The Ewoyaa Lithium Project, led by Atlantic Lithium, is a flagship example of this new approach. Located in Ghana’s Central Region, the project is one of Africa’s most promising lithium developments. The deal structure reflects Ghana’s commitment to equitable partnerships: the state secures a 13 percent free-carried interest, a 10 percent royalty, and mandates a local listing on the Ghana Stock Exchange. Additionally, the project emphasizes active Ghanaian participation, ensuring that local communities and businesses are integral to the value chain.

Institutional Backbone: The Role of MIIF

At the heart of Ghana’s green mineral strategy is the Minerals Income Investment Fund (MIIF), a state-managed fund with over $550 million in assets under management. MIIF is not a passive observer but an active catalyst for the green mineral revolution. The fund is strategically investing in projects that align with Ghana’s long-term vision of building industrial value chains around critical minerals.

MIIF’s approach is multifaceted. It provides equity capital to green mineral projects, seeds early-stage ventures, and supports infrastructure development to enhance the mining ecosystem. By anchoring investments in lithium, nickel, and tantalum, MIIF is creating a robust platform for both domestic and international investors. The fund’s commitment to transparency and governance further enhances investor confidence, making Ghana a low-risk destination for capital deployment.

Lessons from Gold: Building a Disciplined Framework

Ghana’s decades of experience in gold mining have provided valuable lessons that are now being applied to green minerals. The gold sector, once plagued by informal practices and fragmented operations, has undergone significant reforms. The GoldBod Act, for instance, has centralized pricing and improved transparency, ensuring that gold revenues are accurately tracked and equitably distributed.

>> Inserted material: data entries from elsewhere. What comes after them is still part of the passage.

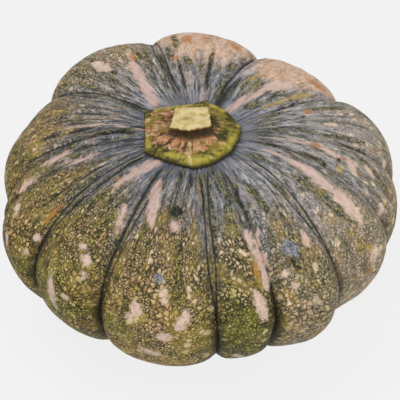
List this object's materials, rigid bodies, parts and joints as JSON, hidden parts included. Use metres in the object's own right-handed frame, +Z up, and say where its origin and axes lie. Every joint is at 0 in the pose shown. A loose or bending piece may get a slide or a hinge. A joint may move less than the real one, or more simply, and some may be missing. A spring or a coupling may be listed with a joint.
{
  "type": "kabocha squash",
  "caption": "Whole ribbed winter squash, flattened and lobed, with mottled green-grey skin and a short corky cut stalk; rests on its underside.",
  "frame": {"origin": "centre of the bounding box's base, on the surface that the squash rests on", "axes": "+Z up through the stalk; +Y towards the squash's longer, higher far side, its longest extent; +X to the right of the pictured side"},
  "size_m": [0.2244, 0.2414, 0.1143],
  "materials": {
    "skin": "hard waxy rind, satin, dark green net over buff with a blue-grey bloom and pink-buff patches",
    "cork": "dry, matt, olive and brown corky stalk with a pale straw cut face"
  },
  "bodies": {
    "root": {"fruit": "skin", "stalk": "cork"}
  },
  "joints": []
}
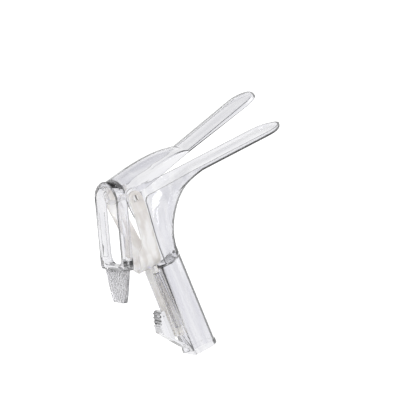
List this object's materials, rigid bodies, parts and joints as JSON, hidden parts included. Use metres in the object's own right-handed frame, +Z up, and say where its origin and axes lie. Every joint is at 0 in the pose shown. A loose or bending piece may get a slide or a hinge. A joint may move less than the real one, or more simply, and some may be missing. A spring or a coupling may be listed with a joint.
{
  "type": "bivalve speculum",
  "caption": "Clear plastic bivalve speculum: a lower blade in one piece with a hollow handle, a hinged upper blade with a thumb lever, and a ratcheted sliding yoke.",
  "frame": {"origin": "centre of the mouth of the hollow handle", "axes": "+Z up the handle, +X towards the blades' tips, +Y to the examiner's left"},
  "size_m": [0.1963, 0.0548, 0.1798],
  "materials": {
    "clear_polystyrene": "clear moulded polystyrene, glossy",
    "white_acetal": "translucent white moulding"
  },
  "bodies": {
    "handle": {"lower_jaw": "clear_polystyrene"},
    "yoke": {"slide_yoke": "white_acetal", "pivot_pin_left": "white_acetal", "pivot_pin_right": "white_acetal"},
    "upper_blade": {"upper_jaw": "clear_polystyrene"},
    "latch": {"release_latch": "clear_polystyrene"}
  },
  "joints": [
    {"name": "yoke_rise", "type": "slide", "parent": "handle", "child": "yoke", "axis": [0, 0, 1], "range_m": [0, 0.02]},
    {"name": "blade_tilt", "type": "hinge", "parent": "yoke", "child": "upper_blade", "pos_m": [-0.01475, 0, 0.1485], "axis": [0, -1, 0], "range_deg": [-12, 10.5]},
    {"name": "latch_press", "type": "hinge", "parent": "handle", "child": "latch", "pos_m": [-0.01445, 0, 0.0086], "axis": [0, -1, 0], "range_deg": [-1.6, 5], "stiffness_Nm_per_rad": 0.5}
  ]
}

Small-scale mining, a significant contributor to Ghana’s gold output, has also been transformed. Previously informal and often unregulated, small-scale operations are now being integrated into formal markets through traceability tools and legal protections. These reforms have reduced revenue leakages and environmental degradation while empowering local miners.

This disciplined framework is now being extended to green minerals. Lithium and nickel projects, for example, are subject to rigorous oversight to ensure compliance with environmental and labor standards. By leveraging its gold sector expertise, Ghana is creating a mining ecosystem that balances economic growth with sustainability and social responsibility.

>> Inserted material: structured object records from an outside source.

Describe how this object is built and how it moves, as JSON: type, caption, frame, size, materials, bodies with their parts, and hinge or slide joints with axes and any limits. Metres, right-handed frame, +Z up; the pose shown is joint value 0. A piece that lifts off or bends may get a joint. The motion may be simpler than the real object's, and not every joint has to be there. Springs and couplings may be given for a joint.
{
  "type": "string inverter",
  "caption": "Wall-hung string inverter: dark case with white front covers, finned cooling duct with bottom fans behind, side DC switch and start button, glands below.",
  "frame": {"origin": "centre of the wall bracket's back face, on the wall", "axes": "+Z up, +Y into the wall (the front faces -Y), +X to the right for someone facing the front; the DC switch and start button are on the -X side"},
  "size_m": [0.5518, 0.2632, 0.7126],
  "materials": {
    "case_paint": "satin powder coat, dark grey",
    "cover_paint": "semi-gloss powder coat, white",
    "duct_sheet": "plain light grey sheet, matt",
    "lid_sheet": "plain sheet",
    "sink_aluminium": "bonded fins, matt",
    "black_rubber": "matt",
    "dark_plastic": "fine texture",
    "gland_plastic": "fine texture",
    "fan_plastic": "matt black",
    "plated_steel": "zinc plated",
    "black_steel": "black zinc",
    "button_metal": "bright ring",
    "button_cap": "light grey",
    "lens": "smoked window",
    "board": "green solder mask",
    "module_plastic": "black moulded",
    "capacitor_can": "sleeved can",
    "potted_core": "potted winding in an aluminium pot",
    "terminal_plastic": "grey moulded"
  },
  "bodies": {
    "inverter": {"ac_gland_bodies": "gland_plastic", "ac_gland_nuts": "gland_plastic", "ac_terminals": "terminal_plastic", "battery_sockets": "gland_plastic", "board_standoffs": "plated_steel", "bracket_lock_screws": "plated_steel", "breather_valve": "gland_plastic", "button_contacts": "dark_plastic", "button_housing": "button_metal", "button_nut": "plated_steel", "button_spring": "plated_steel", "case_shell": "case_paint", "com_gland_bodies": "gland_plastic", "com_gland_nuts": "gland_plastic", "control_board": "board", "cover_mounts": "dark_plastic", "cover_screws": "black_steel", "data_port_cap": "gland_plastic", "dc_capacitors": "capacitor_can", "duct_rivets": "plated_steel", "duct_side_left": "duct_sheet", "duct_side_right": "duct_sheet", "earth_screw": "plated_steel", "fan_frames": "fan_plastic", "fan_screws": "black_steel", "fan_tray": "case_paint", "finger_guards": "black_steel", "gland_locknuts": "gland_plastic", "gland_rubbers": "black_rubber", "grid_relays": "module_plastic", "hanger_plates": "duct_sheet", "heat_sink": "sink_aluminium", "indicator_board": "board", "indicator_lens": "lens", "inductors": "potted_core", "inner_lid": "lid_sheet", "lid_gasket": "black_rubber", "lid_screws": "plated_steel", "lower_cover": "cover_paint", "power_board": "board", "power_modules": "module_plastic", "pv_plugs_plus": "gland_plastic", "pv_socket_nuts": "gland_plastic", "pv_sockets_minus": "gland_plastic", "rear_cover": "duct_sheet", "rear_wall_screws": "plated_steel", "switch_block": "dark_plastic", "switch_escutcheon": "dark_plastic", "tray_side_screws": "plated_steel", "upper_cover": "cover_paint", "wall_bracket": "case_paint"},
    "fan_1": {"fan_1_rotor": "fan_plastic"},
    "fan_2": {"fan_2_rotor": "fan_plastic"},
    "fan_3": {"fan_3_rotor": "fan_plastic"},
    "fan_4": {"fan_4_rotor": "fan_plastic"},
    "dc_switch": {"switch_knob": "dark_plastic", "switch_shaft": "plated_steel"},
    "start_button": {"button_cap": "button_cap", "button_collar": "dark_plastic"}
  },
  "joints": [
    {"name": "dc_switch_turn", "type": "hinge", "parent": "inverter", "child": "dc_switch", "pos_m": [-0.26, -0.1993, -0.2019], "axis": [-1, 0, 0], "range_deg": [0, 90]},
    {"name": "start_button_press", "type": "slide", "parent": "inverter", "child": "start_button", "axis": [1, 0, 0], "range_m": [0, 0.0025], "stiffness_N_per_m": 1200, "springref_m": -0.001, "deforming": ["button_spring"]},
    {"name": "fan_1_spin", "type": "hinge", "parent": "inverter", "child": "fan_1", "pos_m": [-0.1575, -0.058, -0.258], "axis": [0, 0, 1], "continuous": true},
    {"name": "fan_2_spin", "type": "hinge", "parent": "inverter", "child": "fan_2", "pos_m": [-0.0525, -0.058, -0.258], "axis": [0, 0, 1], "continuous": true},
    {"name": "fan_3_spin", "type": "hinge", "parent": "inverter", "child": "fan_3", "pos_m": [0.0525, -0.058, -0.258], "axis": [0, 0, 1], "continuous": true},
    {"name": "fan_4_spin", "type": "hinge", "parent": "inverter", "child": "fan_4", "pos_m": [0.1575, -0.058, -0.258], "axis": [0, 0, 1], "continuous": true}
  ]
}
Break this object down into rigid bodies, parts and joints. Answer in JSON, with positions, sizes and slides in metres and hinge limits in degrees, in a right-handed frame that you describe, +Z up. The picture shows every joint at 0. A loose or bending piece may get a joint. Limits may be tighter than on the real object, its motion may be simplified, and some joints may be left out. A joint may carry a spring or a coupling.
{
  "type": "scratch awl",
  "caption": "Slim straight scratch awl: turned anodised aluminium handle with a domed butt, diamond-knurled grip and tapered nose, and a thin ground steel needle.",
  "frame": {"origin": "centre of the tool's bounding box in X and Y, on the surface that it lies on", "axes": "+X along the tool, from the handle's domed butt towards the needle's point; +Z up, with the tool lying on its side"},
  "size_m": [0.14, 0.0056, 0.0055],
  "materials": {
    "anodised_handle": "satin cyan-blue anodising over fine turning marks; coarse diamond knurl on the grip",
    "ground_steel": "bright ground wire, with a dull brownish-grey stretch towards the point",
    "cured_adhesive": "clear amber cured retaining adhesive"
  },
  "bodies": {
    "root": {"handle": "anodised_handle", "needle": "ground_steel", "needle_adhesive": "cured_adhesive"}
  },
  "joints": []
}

Regional and Global Context: Ghana’s Competitive Edge

Ghana’s green mineral revolution is unfolding at a critical juncture. Across Africa, nations are pushing for beneficiation to maximize the value of their natural resources. At the same time, Western countries are seeking to diversify their supply chains for critical minerals, reducing reliance on China, which currently dominates global production and processing.

Ghana’s combination of resource wealth, policy clarity, and investor-friendly environment gives it a competitive edge. Unlike some African nations grappling with political instability or regulatory uncertainty, Ghana offers a stable democratic framework and a well-established mining sector. Its proximity to global shipping routes and access to renewable energy sources further enhance its appeal as a hub for green mineral processing.

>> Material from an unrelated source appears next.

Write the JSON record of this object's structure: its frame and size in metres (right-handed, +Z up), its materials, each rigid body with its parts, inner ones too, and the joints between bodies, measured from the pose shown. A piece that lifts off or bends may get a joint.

Moreover, Ghana’s commitment to local value addition aligns with global trends. As demand for ethically sourced and sustainably processed minerals grows, Ghana’s transparent and inclusive approach positions it as a preferred partner for multinational corporations and institutional investors.

Opportunities for Investors

For investors, Ghana’s green mineral revolution presents a compelling opportunity. The country is not merely offering access to raw materials but is building a comprehensive market ecosystem where capital, governance, and global demand converge. Key investment opportunities include:

  1. Equity Investments in Green Mineral Projects: Projects like Ewoyaa Lithium offer investors the chance to participate in high-growth ventures with strong government backing.

  2. Infrastructure Development: Investments in processing facilities, renewable energy, and logistics infrastructure are critical to Ghana’s beneficiation strategy.

  3. Technology and Innovation: Partnerships in mining technology, traceability tools, and sustainable practices can drive long-term value creation.

  4. Local Partnerships: Ghana’s emphasis on local participation opens doors for joint ventures with Ghanaian firms, fostering inclusive growth.

MIIF’s role as a co-investor further de-risks these opportunities, providing a stable anchor for private capital. With global demand for lithium, nickel, and tantalum projected to soar, Ghana offers a first-mover advantage for investors willing to act decisively.

Challenges and Mitigation

No transformation is without challenges. Ghana’s green mineral ambitions face hurdles such as global price volatility, competition from other resource-rich nations, and the need for skilled labor. However, the government is proactively addressing these issues. Investments in technical education are building a skilled workforce, while MIIF’s financial support mitigates the risks of price fluctuations. Additionally, Ghana’s stable political climate and transparent regulations provide a buffer against external shocks.

A Call to Action

Ghana’s green mineral revolution is not a speculative gamble but a carefully crafted industrial strategy. By leveraging its resource wealth, policy reforms, and institutional strength, Ghana is positioning itself as Africa’s leader in the energy transition. For investors, this is a rare moment to participate in a market where opportunity meets preparedness.

The question is not whether Ghana will lead Africa’s green mineral revolution—it is whether you will be part of it. The time to act is now, before others write the next chapter of Ghana’s mining story without you.